Di situ, apa yang saya saksikan? Pertama renungan visual seorang perempuan, perempuan Bali perupa, Satya Cipta, antara adab dan tidak adab yang dialaminya ketika ”pintu”-nya dibuka dengan rela atau tidak, bahkan dengan paksa. Dengan karya bergaris memanjang yang kadang mengejar ujung tarikan pena itu sendiri seolah tanpa hentinya, Satya mengantar hingga ke puncak peluk-kasih, puncak pertemuan dua insan. Namun, yang tadinya terang bisa jadi juga gelap di karya yang lain, ketika sang perempuan ter-intrusi tubuhnya, dan pertemuan seksual adalah horor yang penuh dendam.
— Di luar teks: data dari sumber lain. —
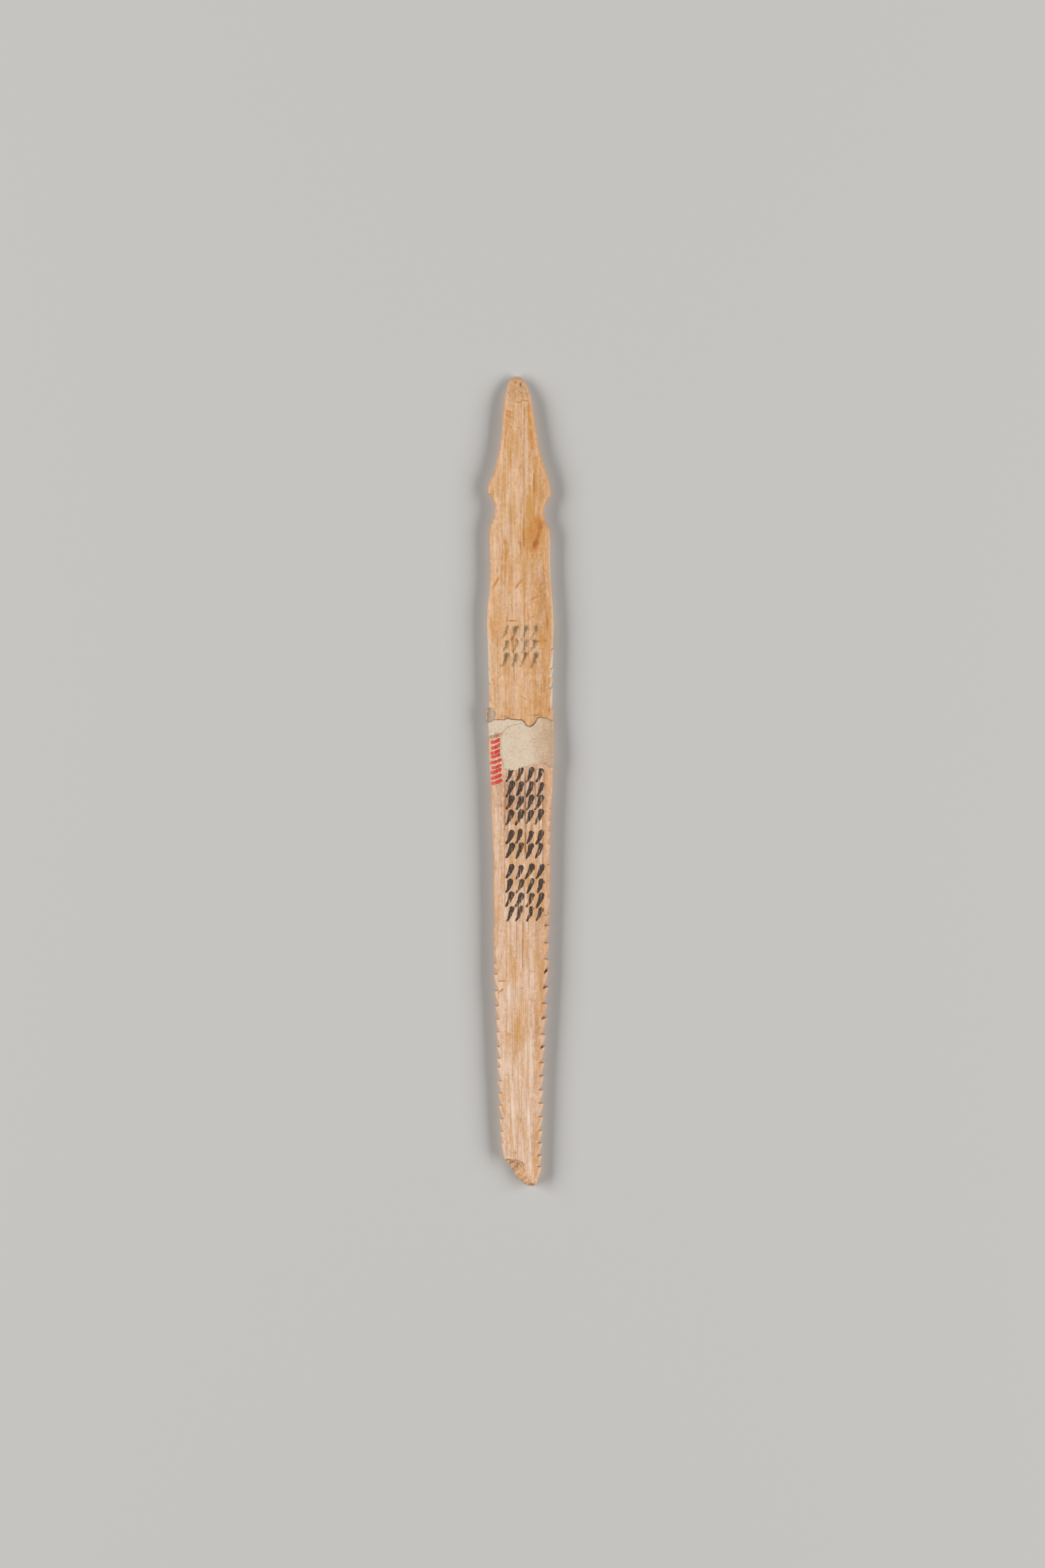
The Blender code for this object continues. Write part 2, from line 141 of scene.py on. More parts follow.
# What is marked on each length of bone, placed one by one. Lines run from (x, y) down to (x, y).
#   grooves    vessel grooves: line, width, depth
#   fibres     bare pale fibres: line, width, strength
#   amber, rust, umber
#              stains: centre (x, y), radii across and along, turn in degrees, strength
#   chalk  chalky stretches of the edges, with a painted highlight along the rim, as the stains
#   chips      fresh chips out of the edges, with a depth for the strength
#   nicks      rows of nicks down an edge: line, how many, radii, depth
#   pits       dark pits: centre, radii, turn, depth
#   pores      small pores anywhere in open bone: two corners, how many, most radius and depth, seed
#   cracks     fine cracks: points along them, width, depth
#   scratches  rows of slanting scratches left by shaping: (x, y) of the first, how many, step, rise
UPPER = {
    "grooves": [
        ((1.05, 77.2), (1.05, 66), 0.34, 0.04), ((1.05, 66.5), (1, 55.5), 0.34, 0.045),
        ((1, 56.2), (1.1, 47), 0.36, 0.038), ((1.1, 47.5), (1.15, 32), 0.18, 0.03),
        ((1.15, 37), (1.2, 24), 0.2, 0.051), ((1.4, 15.5), (1.4, 13.4), 0.19, 0.036),
        ((-0.1, 77), (-0.1, 69), 0.16, 0.024), ((-1.6, 68), (-1.65, 46.5), 0.24, 0.04),
        ((-1.45, 46.8), (-1.35, 33), 0.24, 0.045), ((3, 66), (3.2, 52), 0.45, 0.025),
        ((0.5, 56.6), (0.5, 53.2), 0.22, 0.033), ((0.3, 50), (0.35, 46), 0.27, 0.03),
        ((2.25, 64), (2.3, 49), 0.16, 0.018), ((-2.9, 62), (-2.8, 47), 0.16, 0.018),
        ((-0.6, 60), (-0.5, 44), 0.16, 0.018), ((2.9, 43), (2.9, 35.5), 0.19, 0.033),
        ((-3.8, 50), (-3.7, 28), 0.16, 0.018), ((-1.15, 30.5), (-0.95, 19.5), 0.22, 0.06),
        ((2.4, 34), (2.5, 14), 0.19, 0.021), ((-2.6, 24), (-2.6, 13), 0.19, 0.021),
        ((0, 26), (0, 13), 0.16, 0.018), ((4.6, 36), (4.7, 16), 0.16, 0.018),
    ],
    "fibres": [
        ((1.65, 76.8), (1.6, 60), 0.22, 0.5), ((-3.3, 62), (-3.2, 50), 0.65, 0.33),
        ((0.55, 62), (0.5, 56.5), 0.39, 0.39), ((-0.2, 46), (-0.1, 34), 0.52, 0.33),
        ((0.5, 36), (0.6, 18), 0.39, 0.33), ((-3.4, 24), (-3.3, 13.5), 0.52, 0.39),
        ((2.1, 44), (2.1, 34), 0.33, 0.33), ((-2.2, 60), (-2.3, 50), 0.39, 0.33),
    ],
    "amber": [
        (1.9, 55.2, 0.75, 3.6, 0, 0.75), (2.7, 52.3, 0.9, 3.4, -5, 0.8), (2, 50, 1, 3, 8, 0.85),
        (3.6, 50.2, 1.5, 3.2, -10, 0.65), (3.8, 53.2, 1.5, 1.7, 20, 0.8), (4.9, 52.6, 1, 1.7, 0, 0.6),
        (2.8, 47.5, 1.6, 2.4, 0, 0.6), (2, 75.6, 0.6, 1.8, 6, 0.65), (2.4, 69.8, 0.6, 2.4, 12, 0.6),
        (3.15, 61, 0.28, 4.5, 0, 0.6), (1, 44.5, 1.6, 4.5, 0, 0.45), (-5.5, 31.3, 0.4, 2.4, 8, 1),
        (6, 33, 0.7, 4.5, -2, 0.7), (6.2, 41, 0.5, 4, 0, 0.45), (4.8, 28.6, 1.5, 1.2, 0, 0.7),
        (-2.4, 74.5, 1, 2.6, 0, 0.1), (-1.4, 69, 1.1, 3.5, 0, 0.3), (3.6, 58.5, 0.7, 3.5, 0, 0.4),
        (-3, 56, 0.5, 3.5, 0, 0.35), (-5.4, 58.8, 0.6, 0.9, 0, 0.6), (5.6, 21.5, 0.6, 3.5, 0, 0.45),
        (-2.3, 24.5, 0.8, 3, 0, 0.4), (3.2, 23, 0.7, 1.4, 0, 0.5), (-5.3, 50.5, 0.5, 1.4, 0, 0.4),
        (-2.75, 48.6, 0.5, 0.9, 0, 0.75), (-4.8, 40.3, 0.28, 1.9, -32, 0.9),
        (-2.5, 46.4, 0.28, 1.7, -10, 0.7), (0.6, 57, 0.35, 2.5, 0, 0.5), (5.2, 37, 1.3, 7, 0, 0.3),
        (4.6, 17, 1.6, 5, 0, 0.2), (2.8, 72.5, 0.7, 4.5, 8, 0.7), (3.4, 66, 0.5, 3, 10, 0.5),
    ],
    "rust": [
        (4.1, 52.6, 1.4, 1.8, -15, 0.75), (2.7, 50.6, 1.1, 2.8, 0, 0.62), (4.4, 52, 0.6, 1.2, -15, 0.9),
        (4, 50.3, 0.5, 1.4, -22, 0.9), (3.4, 48.2, 0.65, 1.6, -22, 1), (2.8, 46.2, 0.4, 1, 0, 0.6),
        (1, 49.6, 0.34, 2.4, 0, 0.75), (0, 48.6, 0.4, 1.4, 10, 0.45), (-2.75, 48.5, 0.5, 0.75, 0, 0.5),
        (-2.5, 46.5, 0.24, 1.6, -10, 0.55), (-3.1, 43.5, 0.2, 1.5, -10, 0.45),
        (-4.8, 40.3, 0.24, 1.8, -32, 0.72), (0, 40.2, 0.28, 1.5, -38, 0.75),
        (3.2, 37.35, 0.24, 1.2, -64, 0.8), (-1.3, 32.7, 0.18, 1.2, 88, 1),
        (2.4, 33.2, 0.16, 1.3, -62, 0.55), (4.1, 28.5, 0.5, 0.26, 20, 0.65),
        (5.2, 28.8, 0.7, 0.24, -14, 0.6), (4.5, 29.6, 0.5, 0.2, 0, 0.45), (4.5, 27, 1, 0.17, 0, 0.65),
        (-1.4, 28.4, 0.22, 2.2, 3, 0.8), (1, 17, 0.17, 0.95, 55, 0.8), (2.1, 76.3, 0.5, 1.5, 4, 0.6),
        (2.35, 73.4, 0.5, 1.6, 8, 0.5), (2.5, 70.4, 0.45, 1.5, 8, 0.75), (2.8, 68.2, 0.35, 1.3, 8, 0.6),
        (-5.2, 20.5, 0.18, 0.9, 14, 0.55), (5.5, 20.2, 0.18, 0.9, 14, 0.5), (-2.7, 71, 0.4, 0.8, 0, 0.4),
        (-1.1, 70, 0.35, 1.6, 0, 0.4), (-0.8, 82, 1.3, 0.6, 0, 0.55), (0.9, 78.9, 0.6, 0.4, 20, 0.4),
        (-1.6, 79.4, 0.6, 0.5, -40, 0.45), (-2.4, 75.4, 0.2, 0.9, 55, 0.6),
        (-2.2, 74.4, 0.2, 0.9, 55, 0.65), (-2.6, 73.2, 0.2, 0.7, 55, 0.55),
    ],
    "umber": [
        (5.9, 32.4, 0.35, 2.4, 0, 0.6), (6.4, 36, 0.3, 5, -3, 0.4), (6.5, 28, 0.3, 3.5, 0, 0.35),
        (6.2, 14.6, 0.3, 0.8, 0, 0.8), (3.4, 13.5, 1.3, 0.35, 0, 0.6), (-2.6, 13.2, 0.9, 0.3, 0, 0.65),
        (4.3, 28.6, 0.35, 0.22, 20, 0.6), (5.3, 28.7, 0.45, 0.16, -14, 0.6),
        (4.6, 29.4, 0.4, 0.14, 30, 0.5), (1, 49.3, 0.3, 2.2, 0, 0.35), (3.3, 48.3, 0.62, 1.5, -22, 0.8),
        (4.45, 51.9, 0.65, 1.3, -15, 0.5), (4, 50.2, 0.5, 1.3, -22, 0.4), (3.1, 60.5, 0.25, 3.6, 0, 0.6),
        (4.9, 59.5, 0.1, 1.4, 0, 0.3), (-1.5, 28.9, 0.14, 0.6, 0, 0.9), (0.45, 55.2, 0.18, 1.9, 0, 0.4),
        (-5.2, 20.3, 0.14, 0.8, 14, 0.5), (0.3, 48.2, 0.3, 2, 0, 0.35), (3.2, 54.5, 0.14, 2.6, 0, 0.35),
        (0, 82.3, 1.6, 0.3, 0, 0.5), (5, 38, 1.8, 8, 0, 0.38), (5, 19, 1.6, 6, 0, 0.3),
        (0.3, 80.7, 0.3, 0.6, 14, 0.45), (-0.2, 79, 0.5, 0.5, 0, 0.35),
    ],
    "chalk": [
        (-6.3, 37, 0.7, 10, 0, 0.7), (-6.3, 24, 0.7, 8, 0, 1), (6.3, 44, 0.8, 5.5, 0, 0.9),
        (6.7, 33.5, 0.7, 7, 0, 0.8), (6.8, 21, 0.7, 8.5, 0, 0.95), (-5.9, 47, 0.5, 3, 0, 0.5),
    ],
    "chips": [
        (-6.05, 16, 0.31, 0.9, 22, 0.12), (-5.95, 18.6, 0.24, 0.45, 22, 0.096),
        (6.65, 17, 0.28, 0.8, 0, 0.108), (6.7, 19.3, 0.22, 0.45, 20, 0.084),
        (6.8, 21.6, 0.2, 0.4, 10, 0.072), (-6.05, 20.6, 0.22, 0.4, 10, 0.072),
        (6.75, 23.6, 0.22, 0.4, 0, 0.06), (-6.2, 24, 0.17, 0.35, 0, 0.06),
        (6.85, 27.2, 0.2, 0.5, 0, 0.06),
    ],
    "nicks": [
        ((-6.45, 32.2), (-6.15, 19.2), 18, (0.16, 0.24), 0.07),
        ((6.45, 47), (6.95, 31.5), 19, (0.14, 0.3), 0.06),
        ((-6.2, 45), (-6.4, 33), 14, (0.1, 0.2), 0.04),
    ],
    "pits": [
        (-0.65, 81.3, 0.2, 0.11, 0, 0.099), (0.35, 80.9, 0.11, 0.52, 14, 0.099),
        (0.95, 80.2, 0.11, 0.13, 0, 0.077), (-0.25, 80.2, 0.15, 0.08, 30, 0.066),
        (0.05, 79.5, 0.1, 0.15, 0, 0.077), (0.5, 79.2, 0.09, 0.08, 0, 0.066),
        (-0.1, 78.8, 0.1, 0.07, 0, 0.066), (1.3, 79.6, 0.07, 0.1, 0, 0.055),
        (0.75, 78.5, 0.07, 0.14, 0, 0.055), (1.45, 78.3, 0.09, 0.07, 0, 0.055),
        (-0.6, 78.2, 0.09, 0.07, 0, 0.044), (0, 72, 0.28, 0.08, -18, 0.055),
        (-0.45, 74, 0.07, 0.09, 0, 0.039), (3.4, 58.2, 0.09, 0.08, 0, 0.055),
        (1, 81.6, 0.18, 0.08, 20, 0.055),
    ],
    "pores": ((-2.6, 77.2), (2.6, 82.4), 130, 0.12, 0.09, 4),
    "cracks": [

        ([(-0.85, 77.35), (-0.3, 77.2), (0.2, 77.2), (0.8, 77.7), (1.3, 77.45), (2.5, 77.6)], 0.16, 0.08),
        ([(0.85, 78.5), (1, 78.1), (0.8, 77.7)], 0.1, 0.05), ([(-0.9, 77.3), (-1, 76.9)], 0.1, 0.04),
        ([(-2, 14.4), (-0.4, 14.9), (1.4, 15.3)], 0.15, 0.014),
    ],
    "scratches": [
        ((-2.6, 78), 5, 0.75, -0.75), ((-1.9, 80.6), 4, 0.7, -0.8), ((-3, 73.8), 3, 0.9, -0.6),
    ],
}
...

Namun, di Lawangwangi ada juga wanginya: pemiliknya, juga perempuan, Aan namanya, seorang matematikus kesohor, yang mengejar awang-awang, melampaui puncak-puncak, jauh di atas Tangkubanperahu nun di sana. Oleh karena apa yang dipikirkannya: adab yang berbeda, yaitu adab yang memandang adat: pemikiran akan nalar dan sejarah.
Mengantar saya satu kilometer di atas Lawangwangi, dia menunjukkan kepada saya apa yang dia rencanakan akan membangun: Pak Jean, lihatlah ke bawah ini, katanya. Saya menoleh ke bawah: terlihat menerawang keramaian kota Bandung. ”Pak Jean”, tambah dia menunjukkan sekumpul lereng-lereng, ”di sini akan saya bangun memori seni Bandung: Admiral, Achmad Sadali, Popo Iskandar, dan lain-lain.” Entah kenapa, tiba-tiba terlihat sebuah museum seolah-olah muncul di tengah embun yang menjadi awan. Mimpikah aku?
Oh perempuan, kenapa kau membuatku merenung diseputar diri-kau, pintu-lawang-kau, wangi-kau. Mengapa kau selalu siap, atau tidak siap, memberi apa yang kau berikan. Kenapa kau menjadi misteri rasaku?